Schoeler found that her thoughts naturally flowed from her pen in the form of poetic verse, and she ran with it. She wrote poem after poem, every single day, until she found that she had created a poetic history of the attacks themselves and the turbulent events of the months that followed them.
Schoeler had Stopfer read them and her longtime friend was greatly moved by Schoeler’s works.
“I told her that people should see the poems,” Stopfer told the West Orange Chronicle, “because they are so beautiful.”
With Stopfer’s continued encouragement and editing expertise, Schoeler had soon published her Sept. 11-inspired poetry in a book, “The Day America Cried! So Many Innocents Died 9/11/01.” The collection of poems covers everything from the attacks themselves to the rescue and recovery efforts that lasted for months and from the United States’ bombing of Afghanistan to the grave illnesses that began to plague so many Sept. 11 survivors and first responders. Throughout the book, Schoeler expresses the lasting grief of a nation and the patriotic resolve stemming from that grief.
It was Schoeler’s own lasting grief and patriotism that led her to continue to visit Eagle Rock Reservation, which had quickly become a makeshift memorial to the victims of Sept. 11. Soon, she learned that the county was planning to construct a permanent memorial there.
Putting pen to paper once again, Schoeler wrote another poem. She hoped that it might be of use during the dedication of the new memorial. Stopfer, the former West Orange municipal clerk, passed the new poem to Essex County Executive Joseph DiVincenzo Jr., who not only used it in the program for the dedication ceremony but also had it engraved on a special plaque for permanent display at the site.
The Essex County Eagle Rock Sept. 11 Memorial was officially dedicated Oct. 20, 2002. As of June 2016, Schoeler’s work is prominently displayed for all to see.
The Essex County Eagle Rock Sept. 11 Memorial honors all connected to the tragedy with “dignity and grace,” as stated in Schoeler’s poem. In addition to the poem, the memorial features a “Wall of Remembrance” with the names, ages and hometowns of all Sept. 11 victims engraved on a 120-foot granite wall; a large piece of the World Trade Center foundation; a flight crew memorial; a police officer’s memorial; a firefighter’s memorial; an EMS tribute; a new search-and-rescue dog statue and a “Memorial Grove” of trees dedicated to different groups of people lost in connection with the tragedy, among other elements. The memorial is surrounded by grassy areas and a gazebo, with a view of the Manhattan skyline.
This year and every year on Sept. 11, there is a solemn service of remembrance at the memorial, beginning at 8 a.m.

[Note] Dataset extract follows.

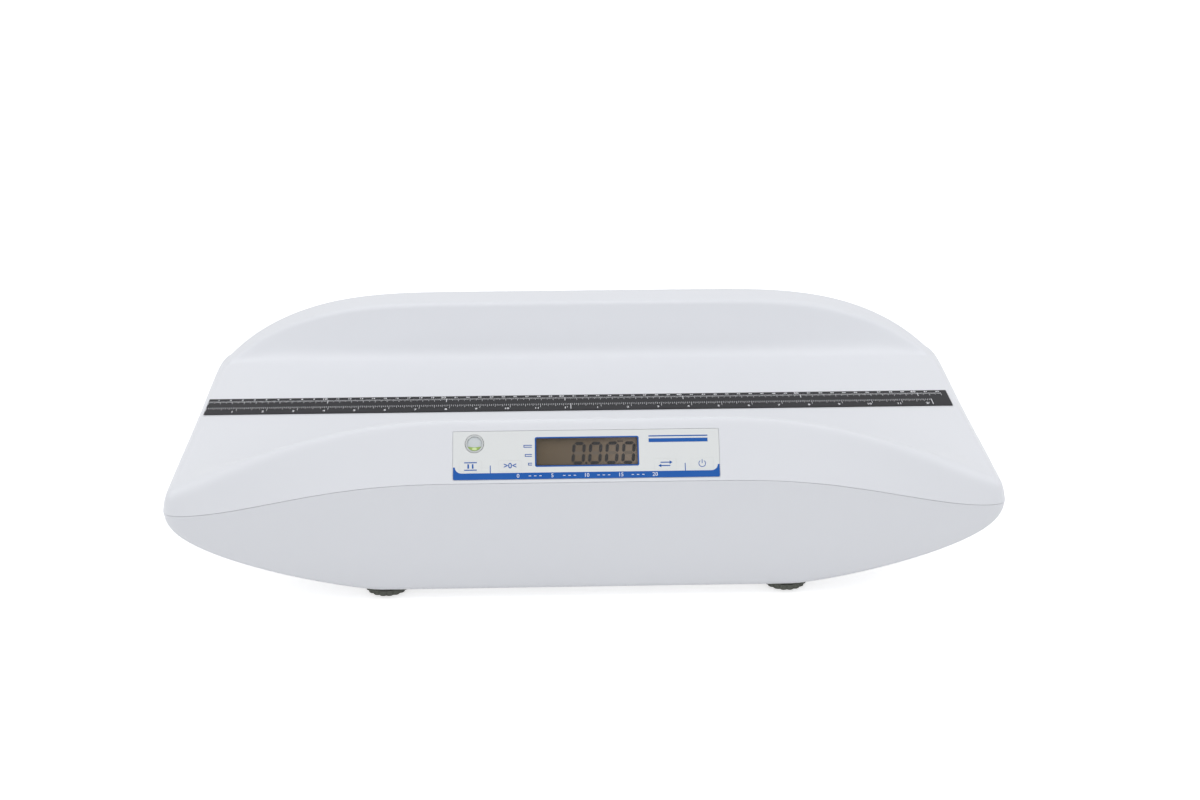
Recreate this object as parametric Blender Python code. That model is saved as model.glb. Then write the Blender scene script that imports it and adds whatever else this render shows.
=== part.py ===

Schoeler writes a unique poem each year for the service program, and makes sure to arrive by 7:15 a.m. for a good seat. She encouraged the public to attend the service — to mourn, to listen, to appreciate the bagpipes, chamber music and song and, most of all, to heal.
“It’s just so beautiful here. So peaceful, so serene. The reverence that is here is amazing. It’s like coming to church,” Schoeler said.
For more information about the Essex County Eagle Rock Sept. 11 Memorial, visit http://www.essexcountyparks.org/_media/_data/EssexResource/911-brochure-final.pdf. For additional information about this year’s memorial service, call 973-621-4400.
The following is the poem written by West Orange resident Patricia Schoeler and displayed as it appears below at the Eagle Rock Sept. 11 Memorial:
“A place to come to, a place to reflect
To feel some peace is what you’d expect
An unobstructed view of the New York skyline
Where before September 11, 2001 everything seemed fine
Then the unthinkable happened that affected us all
Terrorists attacked America; we watched our Twin Towers fall
A plane in Pennsylvania; the Pentagon in Washington, DC
These horrors played out for all of us to see
The results of which wreaked havoc and pain
And life as we once knew it, would never be the same
As Americans we’ve united as never before
Because of the things we were forced to endure
This Memorial is a place for families to go
Because not everyone has been recovered, this we know
To see loved ones’ names listed all together
In a tribute that is meant to last forever
Just know you are not alone in this special place
Your loved ones are honored with dignity and grace!”